After a while it got to be that I didn't even fit at my church anymore. I was too much of a sinner. Baby Christians are taught that the church is the only place where you don't have to hide. But the only place I ever felt unreal was sitting in that stupid, cramped youth room worshipping a God I didn't know in my heart. The church claimed Christ made life better. When I repeated it to others, I could tell it was a lie.

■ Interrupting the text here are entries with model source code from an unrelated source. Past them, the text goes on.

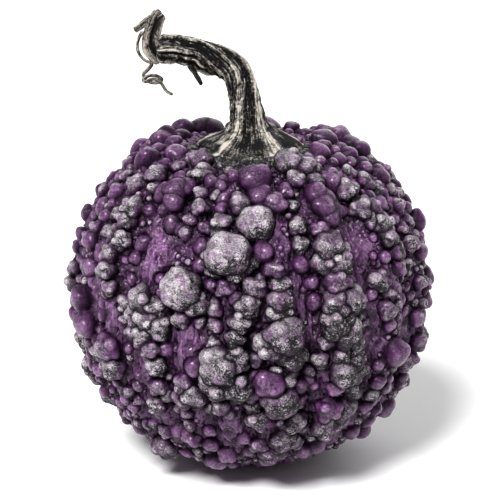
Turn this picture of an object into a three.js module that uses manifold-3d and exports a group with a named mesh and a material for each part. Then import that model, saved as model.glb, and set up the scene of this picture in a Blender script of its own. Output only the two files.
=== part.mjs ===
// Warty pumpkin with a dry, curled stem. Millimetres, +Z up.
// The origin is at the middle of the flat spot that the fruit rests on.
// Azimuth 0 faces -Y and positive azimuths turn towards +X. Latitude 0 is the fruit's widest level.
import * as THREE from 'three';
import { mergeVertices } from 'three/addons/utils/BufferGeometryUtils.js';
import Module from 'manifold-3d';

const wasm = await Module();
wasm.setup();

// ---- Driving dimensions ----
const CREST_RADIUS = 108;        // fruit's radius on a rib's crest, bare of warts
const TOP_HEIGHT = 104;          // widest level up to the top, before the dish is sunk
const BOTTOM_HEIGHT = 107.5;     // widest level down to the bottom, before the flat is cut
const WAIST_HEIGHT = 106;        // height of the widest level above the resting face
const TOP_SQUARENESS = 2.3;      // exponent of the upper profile: 2 is an ellipse
const BOTTOM_SQUARENESS = 2.05;
const DISH_DEPTH = 13;           // hollow round the stem
const DISH_REACH = 42;
const GROOVE_DEPTH = 6;          // groove between two ribs that stand WIDEST_GAP apart
const WIDEST_GAP = 26;
const WART_LIFT = -0.15;         // height of a wart's centre over the rind, as a share of its radius
const TOUCH_GAP = 0.3;           // clearance between pieces that touch
const SURFACE_DETAIL = 20;       // the fruit's surface is a 20-sided ball with each edge cut into this many + 1

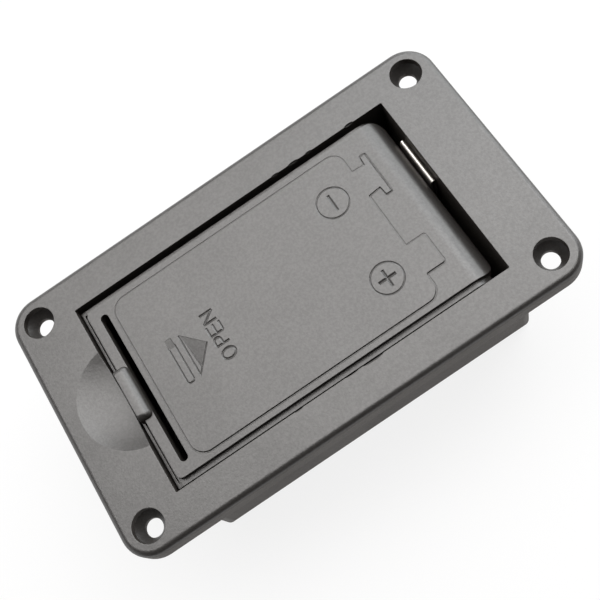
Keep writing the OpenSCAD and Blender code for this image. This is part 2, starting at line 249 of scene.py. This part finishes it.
def shifted(outline, by):
    """The outline moved outwards by a small distance, corner by corner."""
    out = []
    n = len(outline)
    for i in range(n):
        a, b = Vector(outline[i - 1]), Vector(outline[(i + 1) % n])
        side = (b - a).normalized()
        out.append((outline[i][0] + side.y * by, outline[i][1] - side.x * by))
    return out


def circle(centre, r):
    turns = [2 * math.pi * k / CIRCLE_STEPS for k in range(CIRCLE_STEPS)]
    return [(centre[0] + r * math.cos(a), centre[1] + r * math.sin(a)) for a in turns]


def rectangle(x, y):
    return [(x[0], y[0]), (x[1], y[0]), (x[1], y[1]), (x[0], y[1])]


def battery_outline():
    """Battery case with its two terminals, one outline, counter-clockwise."""
    x0, x1 = FIELD_X
    y0, y1 = FIELD_Y
    points = [(x0, y0), (x1, y0), *POSITIVE_TERMINAL, *NEGATIVE_TERMINAL, (x1, y1), (x0, y1)]
    ends = [SMALL_R] * (len(POSITIVE_TERMINAL) + len(NEGATIVE_TERMINAL))
    return rounded(points, [LATCH_CORNER_R, END_CORNER_R, *ends, END_CORNER_R, LATCH_CORNER_R])


# Solids

def new_object(name, bm):
    mesh = bpy.data.meshes.new(name)
    bmesh.ops.recalc_face_normals(bm, faces=bm.faces)
    bm.to_mesh(mesh)
    bm.free()
    obj = bpy.data.objects.new(name, mesh)
    bpy.context.scene.collection.objects.link(obj)
    return obj


def ring(bm, points):
    return [bm.verts.new((x * MM, y * MM, z * MM)) for x, y, z in points]


def rings_at(bm, levels):
    """One ring of vertices for each (outline, z)."""
    return [ring(bm, [(x, y, z) for x, y in outline]) for outline, z in levels]


def band(bm, a, b):
    """Faces between two rings with the same number of points."""
    n = len(a)
    for i in range(n):
        j = (i + 1) % n
        bm.faces.new((a[i], a[j], b[j], b[i]))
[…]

What Christians see when they look at me is probably a lost soul. Wednesday nights, I visit my old church and see a concern for me I used to feel for others.
It hurts.
But no part of me feels lost.
In the past year, Jesus has become more important to me than he ever was before. What has become less important is Christianity, the hierarchy and red tape that keeps me from understanding god for myself. I go to a Christian church, but every week is a battle for us to stay open. Conservative churches won't help us (their "brothers and sisters" in Christ) because we're a church of sinners. We allow gays in our congregation, and our pastor is a female. We swear in our sermons. There are people in our church... who aren't even Christian.
I understand why other Christians condemn us for this. I understand it because, a year ago, I would have done the same thing. But when I walk into church on Sunday I get a sense that something right is happening in that place. It takes me back to Sunday school, to Jesus 1.0, that big bundle of love on a cross, the only thing we can ever truly understand about God: that he loves us. And so, when I feel like people are judging my relationship with Christ, I think about that. I don't care what they think about what I say or how I act. What I care about is that God loves me and that he loves everyone, no matter what they do. I've gathere this idea of God as love because Jesus 1.0 is all my childish mind can handle. I've broken it down to simple religious arithmetic, some formula I can have faith in, a result I can be sure of. Certainty and simplicity is what I'm seeking. Certainty and simplicity would bring me peace.
Like, CIARA + JESUS = SAVED.
It's still so hard to believe real life could be that easy.